Прежде я говорил на так называемом «матерном языке», легко находя понимание и сочувствие в среде своих знакомых. Теперь же, под влиянием читаемой литературы и сознательного отказа от использования мата как в письме, так и в речи, я был ошеломлен тем, что мои друзья и знакомые перестали меня понимать и начали уклоняться от последовательных и осмысленных дискуссий. Более того, некоторые из них высказывали предположение, что у меня поехала крыша и пророчили мне попадание в дурдом в ближайшей перспективе. Их пророчество сбылось. К концу 2008 я вновь играл в старкрафт, курил, выпивал, болтал о работе и развлечениях. Две недели в дурдоме вернули мне разум, установив мир и порядок в моем уме. Гарантом этого мира выступал тройственный священный союз: страсть к видеоиграм, страсть к женщинам и необходимость работать. Однако, помня о том, что этот союз был установлен с помощью внешней интервенции после того, как внутренняя революция продемонстрировала полную несостоятельность власти составляющих его психических элементов, страсть к познанию, не собираясь сдаваться, ушла в подполье и направила уцелевшие силы на самоорганизацию. В сущности, этой страсти удалось сохранить дневник, поддерживая интерес к чтению настолько, чтобы за два с половиной года я смог прочесть главные произведения Пушкина, Лермонтова, Гоголя, Толстого, Тургенева, Достоевского и некоторых других, менее известных столпов русского языка. Параллельно эта страсть набирала силу, используя обучение в институте для укрепления своих позиций.

5. Дилемма

Таким образом, написав в апреле 2011 года свой первый рассказ, я столкнулся с дилеммой, на одной стороне которой стояла возможность повторного попадания в дурдом из-за очередного прихода к власти страсти к познанию; тогда как с другой стороны, я вынужден был обманывать самого себя и разыгрывать пошлую комедию, прикидываясь дурачком и преследуя десять тысяч целей, не имевших прямого отношения к структурной иерархии моих убеждений, стремлений и ценностей.

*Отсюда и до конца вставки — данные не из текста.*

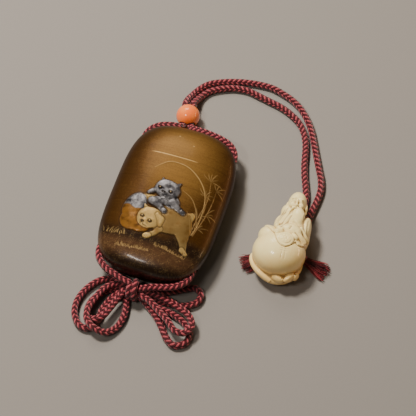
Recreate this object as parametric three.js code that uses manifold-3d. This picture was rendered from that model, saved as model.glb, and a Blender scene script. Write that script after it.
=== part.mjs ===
// Inro: a lacquered case of four stacked boxes and a lid, lying on its back with
// its silk cord, its coral bead and its carved toggle.
// Millimetres. The origin is the middle of the case's footprint, Y runs along the
// case towards the lid, X to the right and Z up from the table.
import * as THREE from 'three';
import { mergeVertices } from 'three/addons/utils/BufferGeometryUtils.js';
import Module from 'manifold-3d';

const wasm = await Module();
wasm.setup();

// Case, outside
const CASE_WIDTH = 57;
const CASE_LENGTH = 84;
const CASE_THICKNESS = 23;
const SECTION_POWER = 2.4;
const END_POWER = 3.6;
const BACK_FLAT_DEPTH = 0.35;
const CASE_COUNT = 4;
const CASE_PITCH = 15;
const LID_HEIGHT = 21;
const FIT_GAP = 0.3;

// Case, inside: walls outside and inside the cord channels, on the front and at the ends
const CHANNEL_WALL = 2.7;
const CHANNEL_RIB = 1.9;
const FACE_WALL = 2.4;
const END_WALL = 2.2;
const FLOOR = 1.2;
const LIP_WALL = 1.2;
const LIP_HEIGHT = 5;
const CAVITY_POWER = 3.2;

// Cord: how loosely its bores hold it, and how far it runs straight inside the case
const CORD_DIAMETER = 3.5;
const CORD_CLEARANCE = 0.45;
const CHANNEL_REACH = 30;
const BEAD_CORD_SPACING = 3.8;

// Relief on the front
const RELIEF_HEIGHT = 1.3;
const RELIEF_EMBED = 0.9;

// Bead
const BEAD_DIAMETER = 12;
const BEAD_PLACE = [-7.7, CASE_LENGTH / 2 + 12.6];
const BEAD_TURN = 14;

// Toggle: its middle, its lean towards the case, and its rolled hem
const TOGGLE_PLACE = [61.5, CASE_LENGTH / 2 - 49];
const TOGGLE_LEAN = 5.5;
const HEM_RADIUS = 1.8;
const TABLE_CLEARANCE = 0.05;

// Frayed cord ends at the toggle's sides
const TUFT_FLATNESS = 0.6;
const TASSELS = [
  { name: 'tassel_left', place: [52.2, CASE_LENGTH / 2 - 51.4], turn: 222, length: 12, width: 9 },
  { name: 'tassel_right', place: [72.6, CASE_LENGTH / 2 - 46.4], turn: -16, length: 14, width: 10 },
];

// Bow under the case
const KNOT_PLACE = [-1.2, -CASE_LENGTH / 2 - 5.2];
const KNOT_RADIUS = 5.7;
const KNOT_WIDTH = 7;

// Mesh fineness
const CORD_SIDES = 8;
const BODY_SIDES = 32;
const BODY_RINGS = 18;
const HOLLOW_SIDES = 16;
const HOLLOW_RINGS = 8;
const BORE_SIDES = 8;
const BALL_SIDES = 8;
const BALL_RINGS = 5;
const MOUTH_STEPS = 5;
const BEAD_SIDES = 16;
const TOGGLE_SIDES = 10;
const TOGGLE_RINGS = 6;
const LOOP_STEPS = 10;
const KNOT_SIDES = 16;
const FAN_SIDES = 16;
const ROOM = 200;

// Sizes that follow
const CORD_RADIUS = CORD_DIAMETER / 2;
const CHANNEL_RADIUS = CORD_RADIUS + CORD_CLEARANCE;
const CHANNEL_OFFSET = CASE_WIDTH / 2 - CHANNEL_WALL - CHANNEL_RADIUS;
const CAVITY_HALF_WIDTH = CHANNEL_OFFSET - CHANNEL_RADIUS - CHANNEL_RIB - FIT_GAP - LIP_WALL;
const CAVITY_HALF_THICKNESS = CASE_THICKNESS / 2 - FACE_WALL - FIT_GAP - LIP_WALL;
const MID_HEIGHT = CASE_THICKNESS / 2 - BACK_FLAT_DEPTH;
const LID_JOINT = CASE_LENGTH / 2 - LID_HEIGHT;
const SOCKET_DEPTH = LIP_HEIGHT + FIT_GAP;
const KNOT_HEIGHT = KNOT_RADIUS + TABLE_CLEARANCE;

const rad = THREE.MathUtils.degToRad;

const materials = {
  gold: { color: 0xa8813f, roughness: 0.38, metalness: 0.45 },
  bead: { color: 0xf08254, roughness: 0.22, metalness: 0 },
  ivory: { color: 0xece0bc, roughness: 0.4, metalness: 0 },
  cord: { color: 0x7c3b46, roughness: 0.8, metalness: 0 },
};

// Cord routes, as it lies in the photographed pose: points along its middle, each with its
// distance from the case's end that the cord leaves by
const fromLidEnd = (route) => route.map(([x, y, z]) => [x, y + CASE_LENGTH / 2, z]);
const fromFootEnd = (route) => route.map(([x, y, z]) => [x, y - CASE_LENGTH / 2, z]);
const loopsFromFootEnd = (loops) => loops.map(fromFootEnd);

const OUTER_STRAND = fromLidEnd([
  [-10.8, 17.3, 6], [-11.3, 19.6, 5.7], [-11.2, 23.3, 4.2], [-10.2, 27.6, 2.3], [-7.9, 32.6, 1.8],
  [-4.1, 37, 1.8], [1.5, 40, 1.8], [8, 42.4, 1.8], [14.1, 43.9, 1.8], [20.8, 44.8, 1.8],
  [27.3, 44.8, 1.8], [33.8, 43.1, 1.8], [40, 40.6, 1.8], [45.2, 37.2, 1.8], [49.8, 32.4, 1.8],
  [53.9, 26.6, 1.8], [57.3, 20, 1.8], [60.6, 13.1, 1.8], [64, 6.2, 1.8], [67, 0, 1.8],
  [68.6, -6, 1.8], [68.6, -12.2, 1.8], [68, -18.5, 1.8], [67.5, -25, 2], [67.1, -31, 2.4],
  [66.8, -35.5, 2.8],
]);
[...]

Дилемма эта разрешилась тем, что страсть к компьютерным играм – включая игру в покер, которая на тот момент была единственным источником моих доходов – вновь была объявлена вне закона; образ жизни последних двух лет и личная история, зафиксированная в дневниках этого периода, подверглись жесточайшей критике; увлечение литературой сформировало свое внутреннее правительство, установившее приоритет чтения и письма над всеми прочими видами деятельности; и большая часть моего мышления подверглась перестройке, ориентированной на производство стишков. Несмотря на то, что я говорил прозой, думать я стал учиться в стихах.


Все, что ты ищешь: женщин, денег, власти;

Все это только призрачный обман.

Не утолит он в жизни твоей страсти,

Как речка не напоит океан.

Любовь прекрасна, но она проходит,

Иль, став привычкой, гаснет навсегда;

А деньги, что же люди в них находят?

Свободу? Счастье? В них одна беда!

Свободен тот, кто знает, что он смертен,

И знанием подобным дорожит,

И в деньгах счастья искать он не спешит,

Для счастья есть совсем другие мерки.

Быть может в власти думаешь оно?

Но власть, что раньше звали «высший свет»,

Свое значение утратила давно;

Над ней смеется каждый с юных лет…


Каких только не выдавал мой ум выкрутасов, чтобы опорочить прежние ценности.


Ты меришь все рассудочным умом;

Он для тебя единственный закон;

Вот только даже в образе немом

Не отличит о бога от икон.

И что увидит он в моих стихах?

Наборы слов, понятий и их связь?

Он как священник, что во всех грехах

Способен видеть грязь… одну лишь грязь.


Каких только приемов страсть к литературе не использовала, чтобы удержать власть в моем сознании.